Omicidio al Villaggio Anic, chiesto il processo per l'omicida 55enne: accuse da ergastolo

Rimini

 

RAVENNA. «Ha ucciso con crudeltà e per motivi futili e abbietti». Aggravanti di un omicidio che in teoria potrebbe costare l’ergastolo a Giuseppe Napoli, il 55enne di origini catanesi reo confesso dell’assassinio della 75enne Anna Maria Bartolotti, trovata morta nel suo appartamento di via Lago di Ledro, al villaggio Anic, lo scorso 2 dicembre.

L’inchiesta del pm Angela Scorza è formalmente chiusa e la procura ha chiesto il giudizio immediato per Napoli che, difeso dall’avvocato Carlo Benini, ha già confessato il delitto nel corso di un drammatico interrogatorio reso il 21 dicembre scorso dopo dieci giorni di carcere. Per Napoli è già stata fissata la prima udienza di fronte alla Corte d’Assise per fine settembre, ma l’imputato chiederà con ogni probabilità un rito abbreviato per ottenere lo sconto di un terzo della pena ed evitare così il carcere a vita.

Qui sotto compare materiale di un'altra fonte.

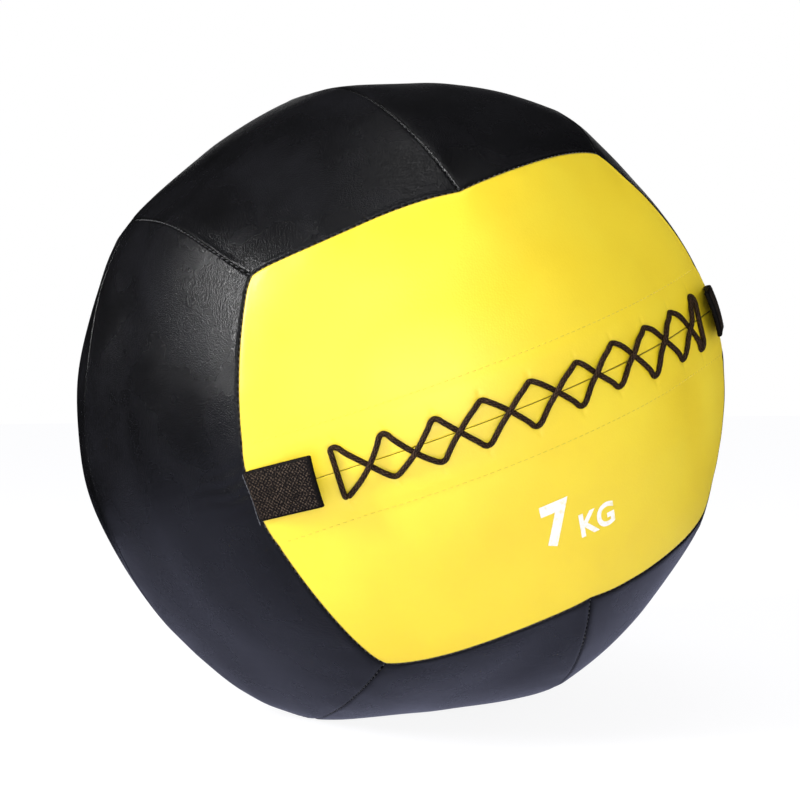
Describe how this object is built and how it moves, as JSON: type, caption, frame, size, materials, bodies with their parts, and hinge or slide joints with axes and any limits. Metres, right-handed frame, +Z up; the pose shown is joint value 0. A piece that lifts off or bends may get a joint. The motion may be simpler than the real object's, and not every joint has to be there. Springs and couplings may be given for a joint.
{
  "type": "wall ball",
  "caption": "Soft weighted exercise ball of stitched leather panels, with a laced slit across one two-panel face and a webbing tab at each end of it.",
  "frame": {"origin": "middle of the flat that the ball lies on, on the floor, straight below the ball's centre", "axes": "+Z up; -Y out of the laced face; +X to the right of someone who faces the laced face, whose lacing rises 20 degrees to that side"},
  "size_m": [0.3537, 0.3559, 0.34],
  "materials": {
    "yellow_leather": "satin synthetic leather",
    "black_leather": "satin synthetic leather",
    "lace_cord": "braided cord",
    "webbing": "coarse woven webbing",
    "lining": "woven lining",
    "wadding": "packed cotton waste",
    "canvas": "sewn canvas",
    "iron_sand": "loose grains"
  },
  "bodies": {
    "ball": {"lace_panel_upper": "yellow_leather", "lace_panel_lower": "yellow_leather", "side_panel_left_front": "black_leather", "side_panel_left_back": "black_leather", "side_panel_right_front": "black_leather", "side_panel_right_back": "black_leather", "top_panel_left": "black_leather", "top_panel_right": "black_leather", "bottom_panel_left": "black_leather", "bottom_panel_right": "black_leather", "back_panel_upper": "black_leather", "back_panel_lower": "black_leather", "lace": "lace_cord", "lace_facing_upper": "lining", "lace_facing_lower": "lining", "lace_tongue": "lining", "tab_tail_left": "webbing", "tab_tail_right": "webbing", "wadding_upper": "wadding", "wadding_lower": "wadding", "ballast_bag_upper": "canvas", "ballast_bag_lower": "canvas", "ballast": "iron_sand"},
    "left_tab": {"tab_left": "webbing"},
    "right_tab": {"tab_right": "webbing"}
  },
  "joints": [
    {"name": "tab_hinge_left", "type": "hinge", "parent": "ball", "child": "left_tab", "pos_m": [-0.12476, -0.11932, 0.12329], "axis": [0.342, 0, -0.9397], "range_deg": [-8, 170], "stiffness_Nm_per_rad": 0.02},
    {"name": "tab_hinge_right", "type": "hinge", "parent": "ball", "child": "right_tab", "pos_m": [0.12476, -0.11932, 0.21411], "axis": [-0.342, 0, 0.9397], "range_deg": [-8, 170], "stiffness_Nm_per_rad": 0.02}
  ]
}
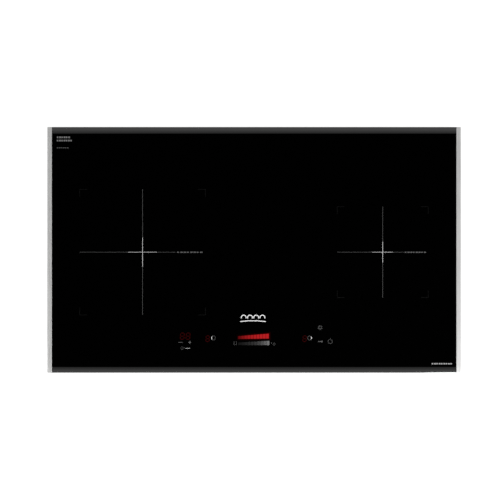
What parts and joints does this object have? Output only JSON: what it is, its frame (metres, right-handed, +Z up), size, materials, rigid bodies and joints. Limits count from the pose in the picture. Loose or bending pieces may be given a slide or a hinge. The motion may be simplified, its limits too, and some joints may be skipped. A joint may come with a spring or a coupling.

Il 55enne è accusato non solo di omicidio aggravato, ma anche di furto. Un furto di mille euro ( più qualche monile d’oro) che sarebbe stato anche il movente del delitto. Stando alla sua versione dei fatti quel pomeriggio Napoli, che era stato legato sentimentalmente alla sorella di Anna Maria Bartolotti (di 23 anni più grande e ora ospite di una casa di riposo), andò in via Lago di Ledro per chiederle una piccola somma di denaro (circa 30 euro). Con quei soldi, a suo dire, avrebbe voluto fare un regalo alla sua “ex” con la quale, in realtà, non aveva da tempo contatti. La Bartolotti, vedova da qualche anno e in quel momento sola in casa, fece entrare l’uomo al quale offrì un caffè. Poi, però, intuendo le sue reali intenzioni, gli negò quell’aiuto. A quel punto la reazione di Napoli fu a dir poco violenta. «Quando lei si è alzata per lavare le tazzine sono stato preso come da un raptus e le sono saltato addosso - disse l’uomo al pm Scorza nel corso della sua confessione - Ho preso una sciarpa di lana e ho cercato di strangolarla. Poi è caduta a terra e le sono saltato sopra lo sterno con le ginocchia e infine le ho conficcato nel collo qualcosa di appuntito, ma non chiedetemi cosa. Davvero non ricordo».

Una ricostruzione definita dagli inquirenti «compatibile» con quanto stabilito dall’autopsia che aveva fatto emergere, oltre ai segni di strangolamento e accoltellamento, persino una rottura delle costole della povera pensionata, spiegabile con l’enorme differenza di stazza tra l’aggressore e la Bartolotti. Subito dopo Napoli avrebbe frugato nell’armadio della donna rubando alcuni gioielli e il portafogli, poi gettato in un cassonetto. Poi aveva cominciato ad accusare lo stress e si era sentito male. Era entrato in un bar, aveva chiesto qualcosa da bere e infine aveva raggiunto l’ospedale con i vestiti ancora imbrattati di sangue. Qui rimase ricoverato per circa una settimana. Nel frattempo la polizia aveva già cominciato a indagare su di lui. Un’indagine tutt’altro che scontata perché il cadavere della Bartolotti venne ritrovato in serata dopo che alcuni amici avevano dato l’allarme alle forze dell’ordine per un suo sospetto ritardo a un appuntamento. Il medico del 118 che ne certificò la morte non si accorse però della “particolarità” dei segni che la donna aveva sul volto e in un primo momento quei traumi vennero collegati a una caduta accidentale o dovuta a un malore. Ma la mancanza del portafogli della donna fece scattare l’inchiesta.